>> START

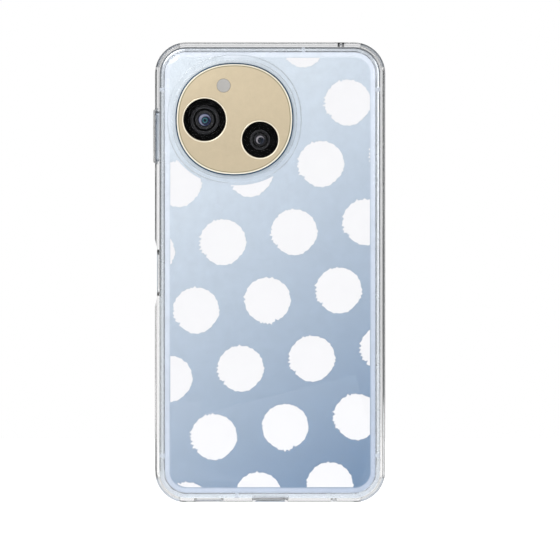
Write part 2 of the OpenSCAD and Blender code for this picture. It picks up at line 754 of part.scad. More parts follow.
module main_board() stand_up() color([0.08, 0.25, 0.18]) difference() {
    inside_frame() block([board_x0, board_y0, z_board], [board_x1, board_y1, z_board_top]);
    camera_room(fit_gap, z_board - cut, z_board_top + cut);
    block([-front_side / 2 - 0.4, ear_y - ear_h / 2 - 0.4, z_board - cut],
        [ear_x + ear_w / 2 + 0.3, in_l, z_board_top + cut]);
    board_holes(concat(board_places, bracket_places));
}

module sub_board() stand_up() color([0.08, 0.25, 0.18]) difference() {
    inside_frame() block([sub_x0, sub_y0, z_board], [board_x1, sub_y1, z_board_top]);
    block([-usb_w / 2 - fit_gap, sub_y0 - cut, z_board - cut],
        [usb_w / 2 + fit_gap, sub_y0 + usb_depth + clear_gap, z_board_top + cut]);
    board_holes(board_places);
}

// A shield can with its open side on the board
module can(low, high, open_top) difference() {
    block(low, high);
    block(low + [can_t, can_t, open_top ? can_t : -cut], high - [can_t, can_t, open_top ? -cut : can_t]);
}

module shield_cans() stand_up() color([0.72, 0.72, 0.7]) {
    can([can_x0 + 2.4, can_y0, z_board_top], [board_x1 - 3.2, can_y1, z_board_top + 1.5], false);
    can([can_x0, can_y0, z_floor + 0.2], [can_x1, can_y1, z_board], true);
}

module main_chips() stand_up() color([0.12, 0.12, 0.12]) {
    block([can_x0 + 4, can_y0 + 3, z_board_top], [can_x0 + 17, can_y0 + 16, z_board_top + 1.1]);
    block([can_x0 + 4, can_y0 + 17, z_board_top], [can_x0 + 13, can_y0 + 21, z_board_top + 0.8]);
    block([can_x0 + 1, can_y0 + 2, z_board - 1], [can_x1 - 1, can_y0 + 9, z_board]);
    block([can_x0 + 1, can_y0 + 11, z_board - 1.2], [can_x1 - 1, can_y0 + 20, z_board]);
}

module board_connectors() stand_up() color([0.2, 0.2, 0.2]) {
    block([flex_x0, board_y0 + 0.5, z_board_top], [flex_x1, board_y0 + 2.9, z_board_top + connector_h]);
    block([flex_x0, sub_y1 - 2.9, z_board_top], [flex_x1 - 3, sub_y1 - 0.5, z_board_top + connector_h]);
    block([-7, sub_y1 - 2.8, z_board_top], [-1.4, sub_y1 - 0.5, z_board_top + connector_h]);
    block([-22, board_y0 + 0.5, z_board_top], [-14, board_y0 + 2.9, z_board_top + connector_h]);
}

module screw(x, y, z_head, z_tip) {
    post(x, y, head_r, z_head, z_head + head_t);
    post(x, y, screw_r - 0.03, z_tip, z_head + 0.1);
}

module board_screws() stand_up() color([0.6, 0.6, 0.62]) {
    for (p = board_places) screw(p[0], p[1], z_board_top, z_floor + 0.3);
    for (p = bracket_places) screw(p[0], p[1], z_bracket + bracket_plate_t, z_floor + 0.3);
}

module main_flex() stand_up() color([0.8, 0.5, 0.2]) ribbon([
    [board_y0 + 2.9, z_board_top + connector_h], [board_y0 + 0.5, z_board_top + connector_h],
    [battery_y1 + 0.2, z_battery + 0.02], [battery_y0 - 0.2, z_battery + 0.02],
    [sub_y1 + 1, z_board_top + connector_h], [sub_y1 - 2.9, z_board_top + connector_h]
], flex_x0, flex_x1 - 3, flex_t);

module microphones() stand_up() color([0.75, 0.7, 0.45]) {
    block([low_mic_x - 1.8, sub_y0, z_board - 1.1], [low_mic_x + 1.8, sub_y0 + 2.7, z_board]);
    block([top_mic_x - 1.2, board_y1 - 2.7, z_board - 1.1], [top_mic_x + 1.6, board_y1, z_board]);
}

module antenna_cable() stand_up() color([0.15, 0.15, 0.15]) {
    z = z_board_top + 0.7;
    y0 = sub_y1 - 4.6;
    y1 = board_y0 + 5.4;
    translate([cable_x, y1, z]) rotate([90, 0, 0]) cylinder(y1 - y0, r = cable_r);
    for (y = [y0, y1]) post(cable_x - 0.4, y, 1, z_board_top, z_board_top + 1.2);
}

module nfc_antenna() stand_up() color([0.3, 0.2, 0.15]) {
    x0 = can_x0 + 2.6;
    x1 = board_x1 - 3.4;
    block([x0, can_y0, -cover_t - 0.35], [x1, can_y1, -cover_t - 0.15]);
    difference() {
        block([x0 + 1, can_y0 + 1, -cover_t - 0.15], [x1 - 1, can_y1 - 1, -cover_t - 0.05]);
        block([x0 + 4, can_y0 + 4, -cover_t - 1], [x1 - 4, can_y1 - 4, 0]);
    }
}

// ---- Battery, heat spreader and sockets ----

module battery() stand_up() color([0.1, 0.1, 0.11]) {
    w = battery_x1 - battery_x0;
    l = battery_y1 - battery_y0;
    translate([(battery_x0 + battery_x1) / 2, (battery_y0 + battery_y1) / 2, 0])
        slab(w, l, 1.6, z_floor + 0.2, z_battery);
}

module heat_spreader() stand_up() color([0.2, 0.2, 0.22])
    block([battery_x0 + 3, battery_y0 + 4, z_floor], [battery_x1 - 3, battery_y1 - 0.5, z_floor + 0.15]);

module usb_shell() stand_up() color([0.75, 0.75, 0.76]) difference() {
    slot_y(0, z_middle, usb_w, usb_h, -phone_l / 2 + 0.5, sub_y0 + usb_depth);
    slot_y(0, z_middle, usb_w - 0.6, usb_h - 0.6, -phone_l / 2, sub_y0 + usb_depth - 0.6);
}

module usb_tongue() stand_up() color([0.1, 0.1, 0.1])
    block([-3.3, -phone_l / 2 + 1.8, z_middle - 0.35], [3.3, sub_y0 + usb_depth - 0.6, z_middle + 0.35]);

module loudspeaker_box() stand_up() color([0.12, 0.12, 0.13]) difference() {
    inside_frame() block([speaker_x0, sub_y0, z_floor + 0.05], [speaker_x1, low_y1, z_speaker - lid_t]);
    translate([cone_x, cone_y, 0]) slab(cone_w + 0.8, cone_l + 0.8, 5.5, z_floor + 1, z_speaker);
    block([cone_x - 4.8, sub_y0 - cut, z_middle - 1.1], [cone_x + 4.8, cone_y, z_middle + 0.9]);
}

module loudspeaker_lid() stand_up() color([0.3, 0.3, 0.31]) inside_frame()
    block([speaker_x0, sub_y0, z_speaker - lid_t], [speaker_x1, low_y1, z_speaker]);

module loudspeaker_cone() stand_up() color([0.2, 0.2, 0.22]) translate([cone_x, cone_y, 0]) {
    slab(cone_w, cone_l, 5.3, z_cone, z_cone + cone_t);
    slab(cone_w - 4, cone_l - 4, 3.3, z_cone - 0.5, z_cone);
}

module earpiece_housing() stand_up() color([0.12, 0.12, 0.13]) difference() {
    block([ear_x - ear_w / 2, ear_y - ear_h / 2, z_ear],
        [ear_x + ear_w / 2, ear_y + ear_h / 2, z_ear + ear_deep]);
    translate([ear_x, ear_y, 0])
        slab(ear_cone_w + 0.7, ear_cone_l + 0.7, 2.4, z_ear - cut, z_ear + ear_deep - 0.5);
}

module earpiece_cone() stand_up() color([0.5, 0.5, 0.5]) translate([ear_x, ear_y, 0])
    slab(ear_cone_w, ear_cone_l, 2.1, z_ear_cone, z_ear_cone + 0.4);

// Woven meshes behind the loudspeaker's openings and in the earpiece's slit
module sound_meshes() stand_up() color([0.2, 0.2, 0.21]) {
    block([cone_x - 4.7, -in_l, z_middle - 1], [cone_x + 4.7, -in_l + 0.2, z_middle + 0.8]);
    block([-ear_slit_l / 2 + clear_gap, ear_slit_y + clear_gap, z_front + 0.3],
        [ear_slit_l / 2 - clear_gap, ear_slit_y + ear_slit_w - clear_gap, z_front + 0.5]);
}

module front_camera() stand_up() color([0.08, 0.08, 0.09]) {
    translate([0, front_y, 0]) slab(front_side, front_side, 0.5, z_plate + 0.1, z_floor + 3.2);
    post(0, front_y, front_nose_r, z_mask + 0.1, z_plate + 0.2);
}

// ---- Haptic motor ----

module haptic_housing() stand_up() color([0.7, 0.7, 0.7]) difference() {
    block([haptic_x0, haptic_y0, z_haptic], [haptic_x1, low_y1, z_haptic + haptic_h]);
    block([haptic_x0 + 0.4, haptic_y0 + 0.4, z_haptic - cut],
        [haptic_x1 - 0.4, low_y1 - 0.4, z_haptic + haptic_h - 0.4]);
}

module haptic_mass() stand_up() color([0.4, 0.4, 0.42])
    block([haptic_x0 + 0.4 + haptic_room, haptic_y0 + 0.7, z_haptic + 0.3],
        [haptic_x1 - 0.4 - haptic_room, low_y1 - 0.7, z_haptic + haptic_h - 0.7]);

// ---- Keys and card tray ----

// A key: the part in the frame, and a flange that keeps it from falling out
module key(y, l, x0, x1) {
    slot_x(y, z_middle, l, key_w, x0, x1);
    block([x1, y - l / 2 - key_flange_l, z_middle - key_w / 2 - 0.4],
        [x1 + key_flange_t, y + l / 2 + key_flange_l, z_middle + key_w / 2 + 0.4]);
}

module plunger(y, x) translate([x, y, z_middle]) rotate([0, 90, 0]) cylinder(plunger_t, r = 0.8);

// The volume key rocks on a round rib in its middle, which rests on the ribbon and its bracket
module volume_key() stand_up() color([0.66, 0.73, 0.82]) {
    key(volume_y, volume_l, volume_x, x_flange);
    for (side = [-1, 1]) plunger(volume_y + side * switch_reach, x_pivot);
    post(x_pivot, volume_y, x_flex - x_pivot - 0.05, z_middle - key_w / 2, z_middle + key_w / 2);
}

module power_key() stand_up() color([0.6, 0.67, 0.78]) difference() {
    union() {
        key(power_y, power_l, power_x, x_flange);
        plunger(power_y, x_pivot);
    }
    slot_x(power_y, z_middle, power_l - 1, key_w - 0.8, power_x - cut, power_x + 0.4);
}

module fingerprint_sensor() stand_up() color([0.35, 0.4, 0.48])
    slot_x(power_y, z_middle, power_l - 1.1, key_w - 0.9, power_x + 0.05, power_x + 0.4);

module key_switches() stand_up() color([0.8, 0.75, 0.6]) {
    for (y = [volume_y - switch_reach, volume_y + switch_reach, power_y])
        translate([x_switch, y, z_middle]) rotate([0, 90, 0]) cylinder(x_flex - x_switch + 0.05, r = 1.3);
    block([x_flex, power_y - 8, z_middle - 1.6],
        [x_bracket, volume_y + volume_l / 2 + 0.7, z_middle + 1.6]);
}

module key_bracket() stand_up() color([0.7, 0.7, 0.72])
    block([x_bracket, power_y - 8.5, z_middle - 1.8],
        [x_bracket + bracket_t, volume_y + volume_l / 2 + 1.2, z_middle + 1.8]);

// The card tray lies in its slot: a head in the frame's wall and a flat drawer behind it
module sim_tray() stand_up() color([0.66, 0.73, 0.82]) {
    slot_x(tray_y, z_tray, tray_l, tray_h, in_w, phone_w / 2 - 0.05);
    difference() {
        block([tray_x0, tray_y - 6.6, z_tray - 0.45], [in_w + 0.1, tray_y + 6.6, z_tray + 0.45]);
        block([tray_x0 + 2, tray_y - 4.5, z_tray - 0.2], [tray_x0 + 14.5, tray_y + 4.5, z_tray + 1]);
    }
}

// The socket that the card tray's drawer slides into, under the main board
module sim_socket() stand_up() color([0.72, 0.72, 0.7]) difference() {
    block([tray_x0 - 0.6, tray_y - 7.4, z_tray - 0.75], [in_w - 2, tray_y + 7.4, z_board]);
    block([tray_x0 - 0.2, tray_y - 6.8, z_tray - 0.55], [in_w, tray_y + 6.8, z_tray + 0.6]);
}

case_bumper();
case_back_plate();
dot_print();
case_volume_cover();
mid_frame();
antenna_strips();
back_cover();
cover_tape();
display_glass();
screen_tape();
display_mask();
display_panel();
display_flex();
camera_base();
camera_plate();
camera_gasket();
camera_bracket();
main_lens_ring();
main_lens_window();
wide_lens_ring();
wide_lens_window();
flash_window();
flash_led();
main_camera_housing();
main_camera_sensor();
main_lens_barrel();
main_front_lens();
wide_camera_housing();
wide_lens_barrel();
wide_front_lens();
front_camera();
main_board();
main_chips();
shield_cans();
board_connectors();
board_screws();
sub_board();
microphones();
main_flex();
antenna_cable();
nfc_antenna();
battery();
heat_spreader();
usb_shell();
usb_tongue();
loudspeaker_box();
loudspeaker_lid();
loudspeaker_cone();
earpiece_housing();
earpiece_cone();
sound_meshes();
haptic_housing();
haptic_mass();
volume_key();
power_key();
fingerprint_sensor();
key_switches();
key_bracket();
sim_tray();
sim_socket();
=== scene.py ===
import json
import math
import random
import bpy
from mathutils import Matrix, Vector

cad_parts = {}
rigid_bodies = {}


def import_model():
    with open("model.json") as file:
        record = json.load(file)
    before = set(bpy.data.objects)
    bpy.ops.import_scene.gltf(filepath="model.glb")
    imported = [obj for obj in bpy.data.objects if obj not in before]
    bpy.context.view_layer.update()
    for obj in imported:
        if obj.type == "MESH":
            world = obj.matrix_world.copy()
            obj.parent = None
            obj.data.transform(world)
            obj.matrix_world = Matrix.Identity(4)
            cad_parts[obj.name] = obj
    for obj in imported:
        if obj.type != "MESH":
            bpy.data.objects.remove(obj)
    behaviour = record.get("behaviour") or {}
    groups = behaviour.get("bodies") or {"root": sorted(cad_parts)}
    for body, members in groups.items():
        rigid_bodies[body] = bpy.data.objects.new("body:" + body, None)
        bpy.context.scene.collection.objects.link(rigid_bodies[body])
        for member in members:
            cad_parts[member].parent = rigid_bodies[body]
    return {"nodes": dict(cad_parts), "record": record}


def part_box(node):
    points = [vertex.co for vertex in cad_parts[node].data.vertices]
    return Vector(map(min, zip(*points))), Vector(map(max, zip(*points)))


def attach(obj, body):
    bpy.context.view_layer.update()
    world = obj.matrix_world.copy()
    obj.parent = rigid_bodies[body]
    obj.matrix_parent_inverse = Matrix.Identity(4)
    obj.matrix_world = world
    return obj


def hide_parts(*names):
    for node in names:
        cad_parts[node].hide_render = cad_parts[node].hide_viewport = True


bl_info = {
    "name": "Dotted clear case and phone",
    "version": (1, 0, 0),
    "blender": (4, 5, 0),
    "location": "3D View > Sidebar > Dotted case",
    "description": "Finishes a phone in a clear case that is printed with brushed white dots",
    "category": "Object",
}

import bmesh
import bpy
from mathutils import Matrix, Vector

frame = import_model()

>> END

Extract from the material all lines containing the string "None".

* **Output for this task**:
            obj.parent = None
        rigid_bodies[body] = bpy.data.objects.new("body:" + body, None)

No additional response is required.